Charlie Hebdo’s cartoon was in direct response to the language and actions of European ultra-nationalists and racists. The cartoon mocks them by ironically exaggerating their claims "And yes had Aylan not died he too would have grown up to become a groper". To take this literally is yet another instance of politically correct morose politics. We may have different standards of judgement, but public denunciations branding Charlie Hebdo’s cartoons as racist is uncalled for. We could try and understand French cartooning before commenting on it. It is sad to see this shoot-from-the-hip attitude even from those who have challenged the ’hurt sentiment’ industry in the past.

It is even more distressing to note that the outrage directed at Charlie Hebdo took place at the same time as the violent attacks on women across Europe. Feminist and progressive voices – by and large – overlooked this outbreak of violent misogyny. Those who are speaking out happen to be white supremacists & ultra-right formations who are openly racist. The progressives are silent for fear of being called racist.

Charlie Hebdo is fiercely hostile towards discrimination against migrants and minorities. Over the past year it has lambasted Europe’s political leaders’ callous response to the refugee crisis. One cartoon, ridiculing Europe’s pretensions to be a Christian continent, showed a Jesus-like figure walking on the water ignoring a drowning child. ’Christians walk on water’, the text read, ’Muslim children sink’. The cartoon is captioned ’Proof that Europe is Christian’.

This cartoon was in direct response to the Polish ultra-right. Another cartoon attacks European consumerism by playing on the photo of a drowned Syrian child on a Turkish beach. The cartoon showed a toddler face-down on the shoreline beside a MacDonald’s advertising billboard offering two children’s meal menus for the price of one. ’So close to making it’ read the caption. An editorial denounced Europe’s ’hypocritical response’ to the migrant crisis and compared today’s indifference to the plight of migrants to its attitudes toward Jews fleeing Nazis in the 1930’s.
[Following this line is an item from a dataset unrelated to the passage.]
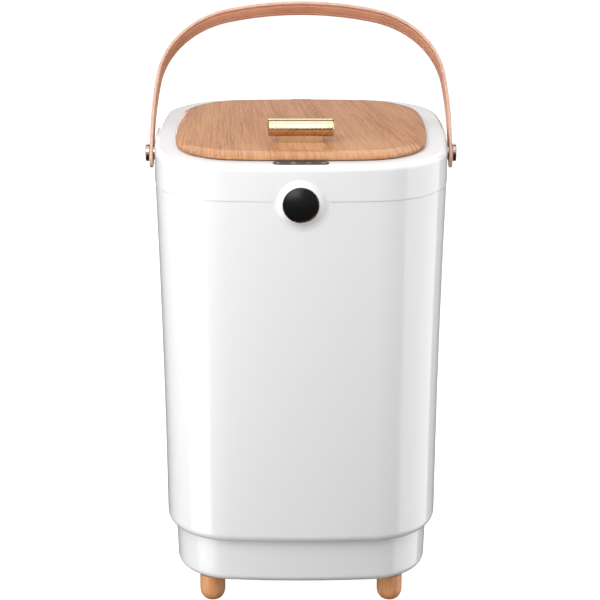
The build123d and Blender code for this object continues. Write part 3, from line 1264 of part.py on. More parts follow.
with BuildPart() as power_inlet:
    with BuildSketch(Plane.XZ.offset(-INLET_REAR_Y)):
        with Locations((0, INLET_Z)):
            RectangleRounded(INLET_WIDTH - 0.4, INLET_HEIGHT - 0.4, 3.8)
    extrude(amount=7)
    fillet(power_inlet.edges().group_by(Axis.Y)[-1], 0.8)
    with BuildSketch(Plane.XZ.offset(-INLET_REAR_Y + 7)):
        with Locations((0, INLET_Z)):
            RectangleRounded(28, 21, 2)
    extrude(amount=14)
    with BuildSketch(Plane.XZ.offset(-INLET_REAR_Y)):
        with Locations((0, INLET_Z)):
            RectangleRounded(SOCKET_WIDTH, SOCKET_HEIGHT, 2)
    extrude(amount=SOCKET_DEPTH, mode=Mode.SUBTRACT)
    with BuildSketch(Plane.XZ.offset(-INLET_REAR_Y + SOCKET_DEPTH)):
        with Locations((0, INLET_Z)):
            with GridLocations(7, 0, 3, 1):
                Rectangle(2, 4)
    extrude(amount=-10)
    with BuildSketch(Plane.XZ.offset(-INLET_REAR_Y)):
        with Locations((0, INLET_Z)):
            with GridLocations(INLET_SCREW_PITCH, 0, 2, 1):
                Circle(1.6)
    extrude(amount=7, mode=Mode.SUBTRACT)
power_inlet.part.label = "power_inlet"
export_step(power_inlet.part, "parts/power_inlet.step")

with BuildPart() as housing_screws:
    with BuildSketch(Plane.XY.offset(FOOT_HEIGHT - 14)):
        with GridLocations(2 * FOOT_X, 2 * FOOT_Y, 2, 2):
            Circle(2.4)
    extrude(amount=WALL + 14)
    with BuildSketch(Plane.XY.offset(BASE_FLOOR_TOP)):
        with GridLocations(2 * FOOT_X, 2 * FOOT_Y, 2, 2):
            Circle(4.5)
    extrude(amount=3)
    with BuildSketch(Plane((0, MOTOR_Y, PLATE_BOTTOM - 6))):
        with PolarLocations(MOTOR_SCREW_RADIUS, 4, 45):
            Circle(2)
    extrude(amount=PLATE_TOP - PLATE_BOTTOM + 6)
    with BuildSketch(Plane((0, MOTOR_Y, PLATE_TOP))):
        with PolarLocations(MOTOR_SCREW_RADIUS, 4, 45):
            Circle(3.6)
    extrude(amount=2.6)
    with BuildSketch(Plane.XZ.offset(-INLET_REAR_Y)):
        with Locations((0, INLET_Z)):
            with GridLocations(INLET_SCREW_PITCH, 0, 2, 1):
                Circle(1.6)
    extrude(amount=10)
    with BuildSketch(Plane.XZ.offset(-INLET_REAR_Y)):
        with Locations((0, INLET_Z)):
            with GridLocations(INLET_SCREW_PITCH, 0, 2, 1):
                Circle(3)
    extrude(amount=-1.5)
    fillet(housing_screws.edges().group_by(Axis.Y)[-1], 0.7)
housing_screws.part.label = "housing_screws"
export_step(housing_screws.part, "parts/housing_screws.step")

# ---- Electronics ------------------------------------------------------------------------------
BOARD_X = 74.0
BOARD_Y = -6.0
BOARD_Z = 42.0

with BuildPart() as control_board:
    with BuildSketch(Plane((BOARD_X, BOARD_Y, BASE_FLOOR_TOP))):
        with GridLocations(46, 86, 2, 2):
            Circle(3)
    extrude(amount=BOARD_Z - BASE_FLOOR_TOP)
    with BuildSketch(Plane((BOARD_X, BOARD_Y, BOARD_Z))):
        Rectangle(56, 96)
    extrude(amount=1.6)
    with BuildSketch(Plane((BOARD_X, BOARD_Y, BOARD_Z + 1.6))):
        with Locations((-4, 24)):
            Rectangle(34, 28)
    extrude(amount=26)
    with BuildSketch(Plane((BOARD_X, BOARD_Y, BOARD_Z + 1.6))):
        with Locations((16, -8)):
            Rectangle(14, 28)
    extrude(amount=16)
    with BuildSketch(Plane((BOARD_X, BOARD_Y, BOARD_Z + 1.6))):
        with Locations((-12, -10), (-12, -26)):
            Circle(6)
    extrude(amount=20)
    with BuildSketch(Plane((BOARD_X, BOARD_Y, BOARD_Z + 1.6))):
        with Locations((8, -38)):
            Rectangle(24, 9)
    extrude(amount=10)
control_board.part.label = "control_board"
export_step(control_board.part, "parts/control_board.step")

HARNESS_RADIUS = 2.5
HARNESS_START = (BOARD_X + 8, BOARD_Y - 38, BOARD_Z + 11.6)
CONNECTOR_X = 4.0
CONNECTOR_Y = -129.7
MAINS_START = (0, INLET_REAR_Y - 21, INLET_Z)
MAINS_X = BOARD_X + 16

with BuildPart() as wire_harness:
    with BuildLine():
        FilletPolyline(
            HARNESS_START,
            (HARNESS_START[0], HARNESS_START[1], 76),
            (HARNESS_X + 56, HARNESS_Y + 24, 82),
            (HARNESS_X + 36, HARNESS_Y + 4, 90),
            (HARNESS_X, HARNESS_Y, 110),
            (HARNESS_X, HARNESS_Y, 400),
            (CONNECTOR_X, CONNECTOR_Y, 424),
            (CONNECTOR_X, CONNECTOR_Y, DISPLAY_Z - 11.1),
            radius=(10, 12, 14, 20, 12, 8),
        )
    with BuildSketch(Plane(HARNESS_START)):
        Circle(HARNESS_RADIUS)
    sweep()
    with BuildLine():
        FilletPolyline(
            MAINS_START,
            (0, MAINS_START[1] - 20, INLET_Z),
            (60, MAINS_START[1] - 36, 100),
            (MAINS_X, 50, 86),
            (MAINS_X, BOARD_Y, 78),
            (MAINS_X, BOARD_Y, BOARD_Z + 17.7),
            radius=(16, 20, 20, 8),
        )
    with BuildSketch(Plane(origin=MAINS_START, z_dir=(0, -1, 0))):
        Circle(HARNESS_RADIUS + 0.5)
    sweep()
wire_harness.part.label = "wire_harness"
export_step(wire_harness.part, "parts/wire_harness.step")
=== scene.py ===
"""Looks of the waste compactor: its materials, the pieces made here, the studio and the camera."""
import json
import math

import bmesh
import bpy
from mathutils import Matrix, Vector


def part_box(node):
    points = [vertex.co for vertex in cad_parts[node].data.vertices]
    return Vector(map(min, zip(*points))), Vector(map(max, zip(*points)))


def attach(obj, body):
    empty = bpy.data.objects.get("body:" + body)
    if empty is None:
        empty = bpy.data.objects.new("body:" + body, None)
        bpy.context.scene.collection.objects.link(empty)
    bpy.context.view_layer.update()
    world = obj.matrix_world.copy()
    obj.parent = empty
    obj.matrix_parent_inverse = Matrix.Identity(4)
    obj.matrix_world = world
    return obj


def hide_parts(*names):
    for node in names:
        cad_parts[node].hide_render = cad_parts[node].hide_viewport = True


MM = 0.001
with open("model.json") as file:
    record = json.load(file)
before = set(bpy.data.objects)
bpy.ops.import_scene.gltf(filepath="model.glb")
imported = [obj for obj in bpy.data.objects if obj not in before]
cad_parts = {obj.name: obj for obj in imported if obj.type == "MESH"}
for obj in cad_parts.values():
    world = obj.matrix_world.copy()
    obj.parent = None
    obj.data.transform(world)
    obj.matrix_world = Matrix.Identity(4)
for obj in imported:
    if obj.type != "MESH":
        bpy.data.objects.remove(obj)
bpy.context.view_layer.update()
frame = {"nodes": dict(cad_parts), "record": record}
nodes = frame["nodes"]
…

In 1971, four years before its promulgation of the law permitting abortion, 343 women proclaimed openly that they had broken the law by aborting. The manifesto attacked: "fascists of all stripes... they call themselves Catholics, fundamentalists, demographers, experts doctors, lawyers, responsible me... Debre, Lejeune, Pompidou, Pope." In its own way, Charlie Hebdo contributed to the success of this manifesto, in a special issue to support the manifesto. They named it ’Speciale-salopes’ [’Bad-women’ special]. Their cover page mocked the politicians — by showing Michel Debre the defence minister, known for his conservative views, replying sheepishly, "It was for France!"

I am appalled at the repeated attack by leftists on Charlie Hebdo. The latest one is about an April 1971 cover page of Charlie Hebdo

with this question in the cartoon ’Who empregnated these ’dirty-women’ or ’bad-women’ of the manifesto on abortion?’ Above the text was a sketch resembling the face of Minister Michel Debre. The cartoon was attacking the politicians of the time who were opposed to abortion. This cover became so famous that across society and even today the manifesto is mostly known as the Manifest des 343 Salopes [Manifesto of 343 Bad Women]

Now to the question of the mass sexual assaults on New Year’s eve 2015 about which those charged up with the Chalie Hebdo cartoon have remained silent. In most reports from German and north European cities (Helsinki, Malmo, Stockholm, and Salzburg), there were clear reports of large groups of young immigrant men (reportedly from Iraq, Syria, Pakistan, Afghanistan, Morroco etc.,), based on victims accounts, complaints and preliminary police reports etc. It is difficult to direct specify ethnicity or nationality because many police forces (as for example in Sweden) are disallowed from revealing national or ethnic origins). But the assailants were very clearly migrant men in large groups.

Now working class men come together all over Europe around football matches, but rarely does that turn into mass sexual assaults. Gangs of young men encircling and violently groping women at large public gatherings is something new in Europe.

What happened on December 31 [2015] seemed to reproduce something from outside Europe. In the Arab world, it has a name: taharrushgamea. Sometimes the girls are teased and have their veils torn off by gangs of young men; sometimes it escalates into rape or sexual assault.

Five years ago, this form of attack was the subject of an award-winning Egyptian film, 678. Instances of young men surrounding and attacking girls were reported throughout the Arab Spring protests in Cairo in 2011 and 2012. Lara Logan, a CNN journalist, and Caroline Sinz from a French TV network, were raped in Tahrir Square in the middle of the famously celebrated Arab Spring while they were covering the fall of Hosni Mubarak [2].

Taharrushgamea has arrived in Europe. Leftists and feminists everywhere should denounce it for what it is with no fear or favour to any.

[SEE ALSO:

Entretien Marieme Helie Lucas "la gauche a sacrifiee les droits des femmes " Par Angelique Kourounis (20/01/2016) https://charliehebdo.fr/blaspheme/la-gauche-a-sacrifie-les-droits-des-femmes/ ]

Footnotes

[1a term used by Guy Debord and the Situationist International (SI) movement of the 1960’s, Detournement is usually translated into English as ’diversion and was the method of artistic creation used by the situationists. It was, in effect, plagiarism where both the source and the meaning of the original work were subverted to create a new work.